Pra mim, repensar a interpretação dos conceitos de lugar de fala e protagonismo envolve um desejo de fazer da luta política uma ação real e não uma reflexão ilusória, longe do concreto. Porque mesmo dentro do movimento feminista a noção de protagonismo não é consensual. E se você for conversar com algumas feministas negras, com as trans e com as gordas vai perceber isso de cara. Porque é preciso saber se a noção de protagonismo que se encampa hoje não é mais sobre um diálogo que anda em círculos (ou sequer anda) com a ilusão de que se está fazendo política do que sobre realmente enfrentar o mundo concreto. E aí a gente tem que discutir se prefere ter razão falando só pra nós mesmas, por acreditar que só nós podemos falar.
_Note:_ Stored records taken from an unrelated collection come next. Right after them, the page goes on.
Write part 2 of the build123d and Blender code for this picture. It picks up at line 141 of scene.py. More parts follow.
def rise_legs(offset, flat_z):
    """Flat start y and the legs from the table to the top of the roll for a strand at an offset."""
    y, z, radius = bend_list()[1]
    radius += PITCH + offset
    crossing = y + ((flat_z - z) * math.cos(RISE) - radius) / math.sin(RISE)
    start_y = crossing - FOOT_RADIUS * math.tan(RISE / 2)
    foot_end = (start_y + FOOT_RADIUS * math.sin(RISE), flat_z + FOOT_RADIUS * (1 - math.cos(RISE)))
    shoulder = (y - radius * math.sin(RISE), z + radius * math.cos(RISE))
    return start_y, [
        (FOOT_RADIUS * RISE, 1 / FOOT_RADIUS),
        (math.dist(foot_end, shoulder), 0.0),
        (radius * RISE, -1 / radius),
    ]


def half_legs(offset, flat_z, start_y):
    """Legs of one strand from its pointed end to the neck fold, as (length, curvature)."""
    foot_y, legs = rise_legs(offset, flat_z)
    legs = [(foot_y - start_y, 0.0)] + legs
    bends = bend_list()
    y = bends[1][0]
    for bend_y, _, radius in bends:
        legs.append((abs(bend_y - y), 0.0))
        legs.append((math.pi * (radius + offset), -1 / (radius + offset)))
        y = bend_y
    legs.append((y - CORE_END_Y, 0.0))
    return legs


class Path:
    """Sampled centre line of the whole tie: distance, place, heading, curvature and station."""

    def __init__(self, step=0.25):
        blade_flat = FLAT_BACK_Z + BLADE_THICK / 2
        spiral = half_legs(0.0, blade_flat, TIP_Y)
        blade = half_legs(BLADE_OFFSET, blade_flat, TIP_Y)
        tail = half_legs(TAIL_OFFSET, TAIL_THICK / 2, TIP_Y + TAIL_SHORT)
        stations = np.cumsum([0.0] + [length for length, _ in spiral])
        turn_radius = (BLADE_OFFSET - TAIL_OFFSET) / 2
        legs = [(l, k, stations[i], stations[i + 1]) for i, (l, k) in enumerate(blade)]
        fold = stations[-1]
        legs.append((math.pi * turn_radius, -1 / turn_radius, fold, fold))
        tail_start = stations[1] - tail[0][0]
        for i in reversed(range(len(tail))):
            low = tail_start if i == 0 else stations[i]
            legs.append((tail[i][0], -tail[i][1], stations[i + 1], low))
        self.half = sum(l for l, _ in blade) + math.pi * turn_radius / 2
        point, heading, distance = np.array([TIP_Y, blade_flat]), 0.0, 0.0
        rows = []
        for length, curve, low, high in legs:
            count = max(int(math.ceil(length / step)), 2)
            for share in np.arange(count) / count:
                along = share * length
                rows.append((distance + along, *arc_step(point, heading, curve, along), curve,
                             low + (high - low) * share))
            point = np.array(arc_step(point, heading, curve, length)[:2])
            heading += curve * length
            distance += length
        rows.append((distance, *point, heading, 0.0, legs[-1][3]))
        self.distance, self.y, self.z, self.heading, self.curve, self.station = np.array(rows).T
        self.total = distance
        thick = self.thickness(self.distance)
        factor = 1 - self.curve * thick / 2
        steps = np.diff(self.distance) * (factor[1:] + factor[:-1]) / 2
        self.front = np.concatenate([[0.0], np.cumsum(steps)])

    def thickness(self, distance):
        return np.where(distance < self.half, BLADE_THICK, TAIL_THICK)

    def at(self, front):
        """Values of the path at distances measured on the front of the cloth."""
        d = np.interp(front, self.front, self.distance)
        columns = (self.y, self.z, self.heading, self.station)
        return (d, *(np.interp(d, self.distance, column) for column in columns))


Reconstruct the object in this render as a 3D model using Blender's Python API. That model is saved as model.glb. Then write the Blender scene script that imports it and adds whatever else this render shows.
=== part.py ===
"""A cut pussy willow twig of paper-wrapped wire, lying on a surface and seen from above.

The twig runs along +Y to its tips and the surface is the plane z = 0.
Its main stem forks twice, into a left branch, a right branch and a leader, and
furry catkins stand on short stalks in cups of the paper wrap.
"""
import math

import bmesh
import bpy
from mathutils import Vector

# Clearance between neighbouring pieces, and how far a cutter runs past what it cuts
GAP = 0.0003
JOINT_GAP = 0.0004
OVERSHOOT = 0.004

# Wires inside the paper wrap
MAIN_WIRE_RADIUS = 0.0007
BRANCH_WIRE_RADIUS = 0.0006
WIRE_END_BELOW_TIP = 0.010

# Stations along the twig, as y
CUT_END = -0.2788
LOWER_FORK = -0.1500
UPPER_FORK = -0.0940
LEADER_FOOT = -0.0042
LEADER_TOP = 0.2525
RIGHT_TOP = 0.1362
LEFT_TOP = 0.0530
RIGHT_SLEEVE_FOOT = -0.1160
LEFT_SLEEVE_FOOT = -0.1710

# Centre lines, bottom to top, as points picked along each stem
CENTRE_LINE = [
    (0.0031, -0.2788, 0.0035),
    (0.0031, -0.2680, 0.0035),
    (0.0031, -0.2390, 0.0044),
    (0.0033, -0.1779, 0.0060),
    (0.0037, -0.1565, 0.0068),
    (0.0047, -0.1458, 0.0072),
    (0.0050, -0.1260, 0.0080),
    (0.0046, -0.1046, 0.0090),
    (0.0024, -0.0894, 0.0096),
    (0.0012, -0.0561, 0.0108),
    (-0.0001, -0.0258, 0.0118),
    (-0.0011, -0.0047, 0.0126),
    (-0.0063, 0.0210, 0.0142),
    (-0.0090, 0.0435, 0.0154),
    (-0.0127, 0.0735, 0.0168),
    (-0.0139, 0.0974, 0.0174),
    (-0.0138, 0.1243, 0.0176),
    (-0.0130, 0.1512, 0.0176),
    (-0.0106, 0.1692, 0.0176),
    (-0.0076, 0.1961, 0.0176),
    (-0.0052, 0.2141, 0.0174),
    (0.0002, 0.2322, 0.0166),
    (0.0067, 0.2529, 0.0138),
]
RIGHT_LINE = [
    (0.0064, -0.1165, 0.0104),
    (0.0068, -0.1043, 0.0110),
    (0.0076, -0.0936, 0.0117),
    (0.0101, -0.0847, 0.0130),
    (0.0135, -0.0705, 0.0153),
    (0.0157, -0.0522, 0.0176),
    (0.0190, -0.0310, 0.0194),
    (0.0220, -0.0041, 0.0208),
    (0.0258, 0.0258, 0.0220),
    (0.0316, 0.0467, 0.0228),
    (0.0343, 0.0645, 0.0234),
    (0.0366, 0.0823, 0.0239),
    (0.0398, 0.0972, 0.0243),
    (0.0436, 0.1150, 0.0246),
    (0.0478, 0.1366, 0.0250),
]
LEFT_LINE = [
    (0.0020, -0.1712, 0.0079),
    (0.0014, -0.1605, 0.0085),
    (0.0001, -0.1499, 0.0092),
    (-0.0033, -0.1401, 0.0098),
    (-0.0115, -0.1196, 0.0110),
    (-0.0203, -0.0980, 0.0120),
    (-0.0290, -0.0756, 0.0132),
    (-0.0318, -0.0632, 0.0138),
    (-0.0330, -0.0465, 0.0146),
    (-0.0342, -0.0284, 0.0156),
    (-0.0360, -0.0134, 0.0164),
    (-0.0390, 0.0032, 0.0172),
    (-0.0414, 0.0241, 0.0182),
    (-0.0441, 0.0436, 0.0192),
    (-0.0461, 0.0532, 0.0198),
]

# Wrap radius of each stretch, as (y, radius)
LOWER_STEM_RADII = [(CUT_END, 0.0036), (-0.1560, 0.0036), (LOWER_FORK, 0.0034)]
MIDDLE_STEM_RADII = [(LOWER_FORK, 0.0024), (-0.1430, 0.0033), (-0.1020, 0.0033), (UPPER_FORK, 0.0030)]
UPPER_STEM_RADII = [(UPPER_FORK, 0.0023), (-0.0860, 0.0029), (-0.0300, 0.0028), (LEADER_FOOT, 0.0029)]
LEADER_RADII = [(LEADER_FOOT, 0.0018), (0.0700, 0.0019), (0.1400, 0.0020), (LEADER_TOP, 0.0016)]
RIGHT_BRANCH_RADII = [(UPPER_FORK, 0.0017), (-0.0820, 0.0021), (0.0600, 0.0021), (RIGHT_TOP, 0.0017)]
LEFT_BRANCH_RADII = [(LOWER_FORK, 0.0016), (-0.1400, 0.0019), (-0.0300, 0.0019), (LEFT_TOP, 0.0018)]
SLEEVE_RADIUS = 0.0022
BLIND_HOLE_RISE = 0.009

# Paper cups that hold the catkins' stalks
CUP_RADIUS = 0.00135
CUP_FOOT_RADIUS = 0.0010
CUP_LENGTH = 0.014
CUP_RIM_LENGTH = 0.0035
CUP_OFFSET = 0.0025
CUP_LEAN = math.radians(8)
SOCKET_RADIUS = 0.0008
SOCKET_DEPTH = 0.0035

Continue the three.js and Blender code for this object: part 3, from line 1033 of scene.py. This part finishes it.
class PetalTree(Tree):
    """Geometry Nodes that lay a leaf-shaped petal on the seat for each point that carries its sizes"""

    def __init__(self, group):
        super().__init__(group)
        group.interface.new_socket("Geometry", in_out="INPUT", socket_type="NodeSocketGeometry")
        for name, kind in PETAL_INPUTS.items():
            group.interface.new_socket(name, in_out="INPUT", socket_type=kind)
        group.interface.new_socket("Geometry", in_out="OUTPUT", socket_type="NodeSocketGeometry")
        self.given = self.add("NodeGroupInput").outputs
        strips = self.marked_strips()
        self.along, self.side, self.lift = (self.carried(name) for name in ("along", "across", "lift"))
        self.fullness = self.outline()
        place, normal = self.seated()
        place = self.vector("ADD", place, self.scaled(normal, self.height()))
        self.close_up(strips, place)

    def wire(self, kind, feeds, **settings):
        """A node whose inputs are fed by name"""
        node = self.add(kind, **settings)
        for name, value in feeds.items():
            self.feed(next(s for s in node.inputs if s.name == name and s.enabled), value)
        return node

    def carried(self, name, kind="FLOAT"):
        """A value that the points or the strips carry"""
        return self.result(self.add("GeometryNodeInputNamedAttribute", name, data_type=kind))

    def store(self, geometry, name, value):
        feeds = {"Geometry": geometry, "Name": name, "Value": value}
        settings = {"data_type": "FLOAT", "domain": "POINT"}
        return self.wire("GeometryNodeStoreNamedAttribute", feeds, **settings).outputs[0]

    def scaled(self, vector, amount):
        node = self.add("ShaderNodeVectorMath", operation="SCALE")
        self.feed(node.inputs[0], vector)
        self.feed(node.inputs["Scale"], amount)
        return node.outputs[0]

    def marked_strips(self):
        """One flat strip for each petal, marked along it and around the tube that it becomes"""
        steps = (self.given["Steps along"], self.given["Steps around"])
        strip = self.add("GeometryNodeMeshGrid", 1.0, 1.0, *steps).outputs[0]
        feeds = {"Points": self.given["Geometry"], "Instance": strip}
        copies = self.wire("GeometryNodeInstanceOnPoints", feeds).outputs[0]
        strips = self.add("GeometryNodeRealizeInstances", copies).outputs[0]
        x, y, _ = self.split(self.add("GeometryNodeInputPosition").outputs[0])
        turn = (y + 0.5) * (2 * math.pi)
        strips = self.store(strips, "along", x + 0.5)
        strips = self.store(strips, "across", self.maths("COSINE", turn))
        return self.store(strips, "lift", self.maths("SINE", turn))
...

Ou se prefere fazer política.
Eu sou mulher. Cis. Branca. Fiz universidade pública. Estou no doutorado. Eu sou feminista e já faz algum tempo que tô nessa batalha. Mas isso não significa que, mesmo dentro do movimento, eu serei sempre ouvida e respeitada. Porque se eu defender as mulheres trans do ataque transfóbico de vários grupos (inclusive feministas), eu vou ser esculhambada por alguns setores do feminismo. Porque se eu for antipunitivista eu vou ser acusada de defender agressor. Se eu for abolicionista penal, serei apontada como defensora de assassino, acusada de colocar vidas de mulheres em risco. Porque se eu concordar com um homem em um debate, eu sou a “feminista que os homens gostam”. Se eu defender as putas, eu sou a voz do patriarcado. E tudo isso já aconteceu comigo. E eu sou mulher. Então fico pensando se realmente as coisas são sempre sobre auto organização, sobre “protagonismo”. Ou sobre um certo medo da dissonância. Ou sobre a específica premissa de uma coalizão ilusória, em que a diferença é ameaça. Sei lá.